I sighed, realizing Annika hadn’t heard anything I’d been saying.
“I thought Gustaf was boring.”
“That was before I found out he was the singer in the garden,” Annika said, finally responding to me. “How am I supposed to see him again without scandalous rumors if you run off to Valay?”
“Either Bas or Max will be coming here to take over that part.”
“Oh, that’s okay then. Which one?”
“Does it matter?” I asked.
“Not really, no one else will be able to tell them apart.”
“Anyway, you can’t kick our our tenants downstairs, they have a lease until the end of the social season. After that, it’s none of my business.”
“What’s that have to do with anything?” Annika asked.
“I’m trying to wrap up affairs in the city before I go. Since you’ll still be here, and I know you don’t like the house being partitioned.”
“We own it.
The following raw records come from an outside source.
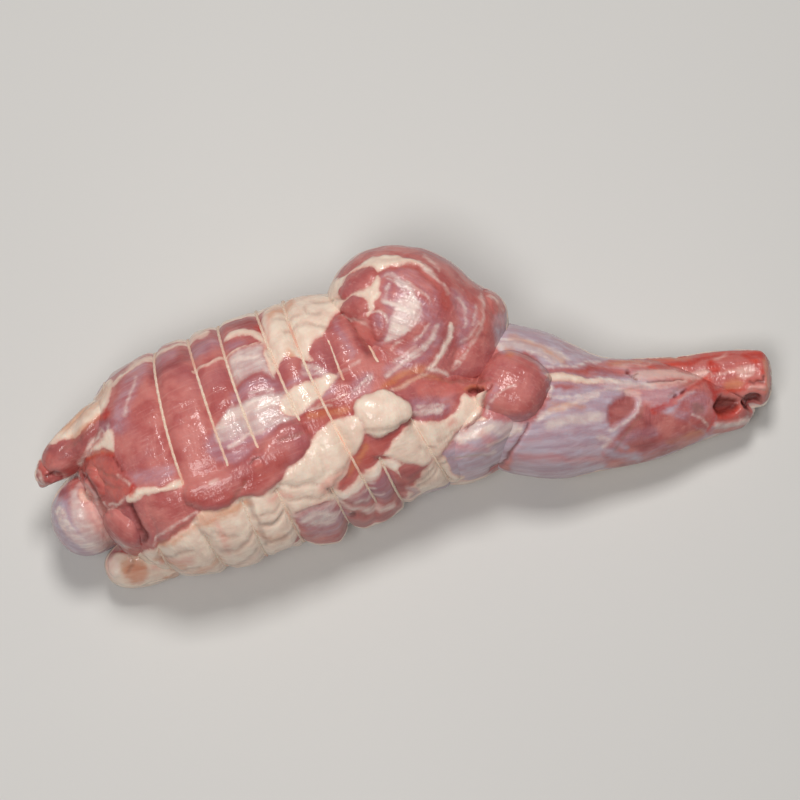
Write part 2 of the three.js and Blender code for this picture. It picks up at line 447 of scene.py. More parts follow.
ROLL_TOP = (
    streak(FAT, 2.4, -150, 8, -140, 17, -128, 23.5, -112, 30.5, -100, 35),
    streak(SILVER, 8, -146, -14, -145, -6, -142, 2, -139, 10, -134, 17),
    streak(SMEAR, 1.2, -143, -8, -141, 2, -137, 12),
    streak(SILVER, 7, -138, -41, -130, -40, -120, -37),
    streak(PLUM_AND_SHADE, 5, -128, 14, -114, 22, -102, 28),
    oval(SILVER, (-101, 28), (9, 4), 25),
    oval(SILVER, (-122, 22), (7, 2.6), 25),
    # The cream cap over the middle of the roll.
    patch(FAT, -72, 35, -73, 41, -70, 47, -62, 53, -52, 55, -44, 55, -36, 62, -26, 65, -18, 61, -13, 50,
        -22, 43, -30, 45.5, -37, 41, -40, 35, -45, 31, -47.5, 25, -46, 20, -50, 21, -54, 22.5, -60, 22.5,
        -64, 18, -65, 13, -69, 17, -70.5, 24, -71, 30, rise=0.7),
    # The film below it, thick and cream on the right, thin and grey on the left.
    patch(SILVER, -101, -26, -98, -16, -90, -13, -80, -12, -68, -12, -64, -15, -72, -22, -80, -29, -88, -33,
        -96, -31),
    patch(PALE, -97, -19, -95, -12, -90, -7, -86, -2, -82, 0.5, -76, 2, -70, 4, -63, 3.5, -58, 6, -52, 9.5,
        -46, 11, -38, 14, -32, 13.5, -37, 7, -42, 1.5, -47, -3, -52, -8, -57, -10.5, -63, -13, -69, -15.5,
        -75, -18, -81, -18.5, -87, -20, -93, -22),
    patch(FAT, -62, -3, -59, 4, -56, 7, -51, 9.8, -44, 11.5, -38, 14.5, -32.5, 13.5, -37, 7, -42, 1.5,
        -47, -3, -52, -8, -58, -8),
    streak(SMEAR, 4, -94, -14, -86, -8, -76, -3, -66, -1, -58, 0),
    streak(SMEAR, 2, -88, -24, -80, -19, -71, -16),
    streak(SILVER, 2, -80, -6, -72, -6.5, -64, -6),
    # The grey window between two loops, the thin lines of fat over it, and the dark ovals below.
    patch(PALE, -89.5, 21.5, -85, 24.8, -78, 27.5, -71, 29.5, -70.5, 24, -69, 17, -64.5, 12.5, -68, 14,
        -72, 15, -77, 13, -81, 11, -84.5, 10, -86, 9, -88, 14),
    streak(SMEAR, 2, -87, 20, -80, 22, -73, 23),
    patch(FAT, -92, 31, -90, 34.5, -84, 36.5, -76, 36.5, -72, 35, -70, 30.5, -73, 31, -78, 33.5, -84, 33.5,
        -88, 32, rise=0.4, edge=1.5),
    streak(FAT, 1.3, -108, 15.5, -103, 18, -98, 19.5, -92, 22, -85, 26, -78, 28.5, -71, 30.3, rise=0.4,
        edge=0.7),
    oval(SILVER, (-86, 29), (6, 2.2), 14),
    oval(PLUM_AND_SHADE, (-81, 40), (10, 3), 8),
    oval(RED, (-76, 40.5), (5, 2.4), 8),
    oval(BLOOD, (-74, 38.5), (1.6, 2), 0),
    patch(LEAN, -86.5, -3.5, -88, 4, -85, 9, -80, 12, -75, 14.4, -70, 14.2, -66, 12, -62.5, 8, -60.5, 4,
        -64, 2.8, -70, 3, -76, 1, -81, -1, rise=1.1),
    streak(PLUM_AND_SHADE, 3, -85, 5, -80, 9, -74, 11.5, -68, 10),
    # Lilac skin over the oval's lower part, and a painted highlight along it.
    streak(SILVER, 9, -84, 1, -78, 5, -70, 7, -64, 6),
    streak(SMEAR, 1.4, -78, 3, -71, 5, -65, 5),
    patch(LEAN, -64, 12, -63.5, 18, -60, 21, -55.5, 21, -52, 17, -50, 12.5, -49.5, 9.8, -55, 8, -60.5, 5.8,
        -62.5, 9),
    streak(SILVER, 3.2, -60, 8.5, -55, 10.5, -51, 12.5),
    patch(SILVER, -50, 18.5, -46, 18.5, -42, 17, -37, 14.5, -42, 12, -48, 11.5, -51, 14),
    streak(SMEAR, 2, -50, 19, -45, 17, -39, 13.6),
    streak(SMEAR, 1.4, -50, 15, -45, 14, -40, 12.4),
    patch(LEAN, -46.5, 24, -45.5, 29.5, -40.5, 32.5, -36, 34, -33, 27, -34, 18.5, -38, 16.5, -43, 19,
        rise=0.7, edge=3),
    oval(STAIN, (-57, 24.5), (2.6, 2), -20),
    streak(RED, 2.2, -66, 45.5, -61, 48.5, -57, 50.5),
    streak(STAIN, 3, -68, 43, -63, 46.5, -57, 50),
    streak(ROSE, 3, -62, 52, -52, 54, -44, 55),
    streak(ROSE, 2, -70, 28, -69, 36, -68, 42),
    # Wrinkles in the cap, with painted shade in them.
    streak(CREASE, 1, -60, 35.5, -52, 38.5, -46, 39.5, -38, 38, rise=-0.7, edge=2),
    streak(CREASE, 0.8, -69.5, 31, -68.5, 26, -67, 21, rise=-0.5, edge=1.6),
    streak(CREASE, 0.9, -47, 50.5, -40, 49.5, -32, 51.5, -28, 53, rise=-0.7, edge=1.8),
    streak(CREASE, 0.7, -66, 41, -60, 42.5, -52, 43, rise=-0.5, edge=1.6),
    streak(CREASE, 0.7, -50, 47, -47, 44, -41, 45, rise=-0.4, edge=1.6),
    # Lean beside the folded muscle's foot.
    patch(LEAN, -39, 32, -37.5, 38, -33, 43, -27, 44.5, -23, 43, -18, 45, -13, 44, -12, 36, -10, 30, -17, 22,
        -24, 22, -30, 20, -34, 18, -36.5, 24, rise=1.6, edge=5),
    # The eighth loop's groove, with painted shade in it.
    streak(CREASE, 1.4, -26, 42, -22, 36, -18.5, 30, -14, 24, rise=-1, edge=2.4),
    streak(SILVER, 4, -33, 38, -29, 30, -26, 24),
    streak(PLUM_AND_SHADE, 3, -27, 40, -22, 31, -17, 24),
    streak(ROSE, 3, -21, 41, -17, 36, -14, 32),
    # Painted highlights: a thin white line under the foot, and fine lines over a patch of pale skin.
    streak(SMEAR, 0.8, -32, 15, -27, 17.4, -21, 20.5),
    patch(SILVER, -26, 2, -24, 9, -19, 14, -14, 13, -15, 6, -20, 3),
    streak(SMEAR, 0.9, -25, 4, -20, 8, -16, 12),
    streak(SMEAR, 0.7, -22, 3.6, -17, 8, -14, 12),
    oval(SILVER, (-37, 5), (6, 2.6), 38),
    streak(FAT, 0.8, -43, -2.5, -37, 0, -30, 2.5, -26, 4),
)

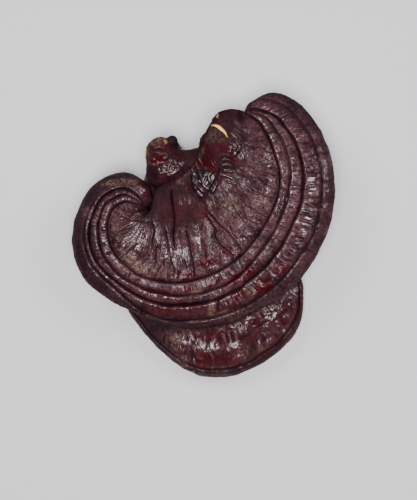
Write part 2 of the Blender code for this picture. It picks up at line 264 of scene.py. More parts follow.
LOWER_RED = (
    (26, -66, 26, 12, 12, 0.6), (16, -64, 9, 3.4, 4, 1), (36, -57, 7, 2.6, 38, 0.9),
    (16, -75, 14, 3.6, 3, 0.9), (40, -68, 9, 3, 40, 0.7), (50, -54, 3, 8, -10, 0.7), (56, -44, 2, 10, 0.6),
)
LOWER_DUST = (
    (-1.8, -65, 3.2, 3.6, -40, 0.9), (0.2, -76, 4.2, 2.4, -25, 0.9), (38, -68.5, 5, 2.5, 35, 0.3),
    (30, -71, 4, 2, 20, 0.5), (24, -82.2, 18, 0.9, 3, 0.45), (50, -67, 10, 0.9, 52, 0.45),
    (57.6, -47, 0.9, 12, 0.4),
)
# Painted shade: patches darkened where the upper cap lies in shadow, and black in the gap by the roll's tip
UPPER_SHADE = (
    (-48, -3, 17, 9, 8, 0.85), (-58, -25, 6, 24, 8, 0.9), (-46, -50, 22, 6, -42, 0.7),
    (33, 36, 20, 6, -35, 0.6), (-8, -64, 26, 4, 0.5), (14, 26, 5, 7, 20, 0.35), (-19, -5.5, 5, 3, -30, 0.5),
    (4.5, 11, 7, 5, 0.6), (-14, -58, 18, 3.4, 0.5), (4, -58.5, 14, 3.4, 6, 0.5), (-16, -12, 11, 8, 0.22),
    (-23.6, -9.6, 1.6, 4, 10, 0.9),
)
UPPER_GLOSS = (
    (-32, -24, 10, 9, 0.8), (-20, -31, 5, 7, 0.6), (-12, -34, 4.4, 6, 0.65), (-4.6, -27.5, 2.8, 3.6, 10, 0.6),
    (15.5, 13, 3.4, 5, 0.9), (10.5, 6, 5, 3, 0.7), (30.2, -3.5, 2.6, 5, 0.9), (28.5, 9, 3, 6, 0.6),
    (9.8, 11.2, 2.4, 1.6, 0.8), (2.3, 7.9, 5, 3.6, 15, 0.25), (38, -6, 4, 14, 0.9), (48, -8, 5, 24, -8, 0.9),
    (54.5, -4, 2.4, 20, 0.7), (-46, -24, 5, 12, 0.7), (-27.9, -5.4, 3, 4.6, 35, 0.95),
    (18, -26, 10, 6, 40, 0.35), (6, -40, 12, 3, 25, 0.35), (-9, -9, 4, 3, 0.22), (16, 0, 7, 4, 0.35),
    (30, 30, 12, 4, -30, 0.4), (15.4, 22.4, 2.6, 5.6, 12, 0.5), (22, -48, 16, 3, 28, 0.35),
)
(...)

We should at least have the better quarters.”
“That’s why I needed to remind you that they have a right to stay were they are for now. That should be easier than what I have to do.”
“Sight-see through Valay?”
“No, explain to our mother that I’ve tied up nearly sixty thousand marks in buying debt of a man who is going to have trouble paying it back.”
“You don’t have to worry there.”
“What are you talking about?”
“I wanted to know why you got so much money to play around with and I didn’t, so I wrote mom and asked. You want to know what she told me?”
“It was your money to begin with. It was the sum of all the honoraria from being named a Dragonslayer, and all the various valuable junk you dragged back to Sudtor from your trip. So you didn’t cost the family that much money – only yourself.”
“I suppose that’s an improvement.”
“Look on the bright side.”
“What bright side?”
“If Gunther ever pays up, you’ll get to keep it all.”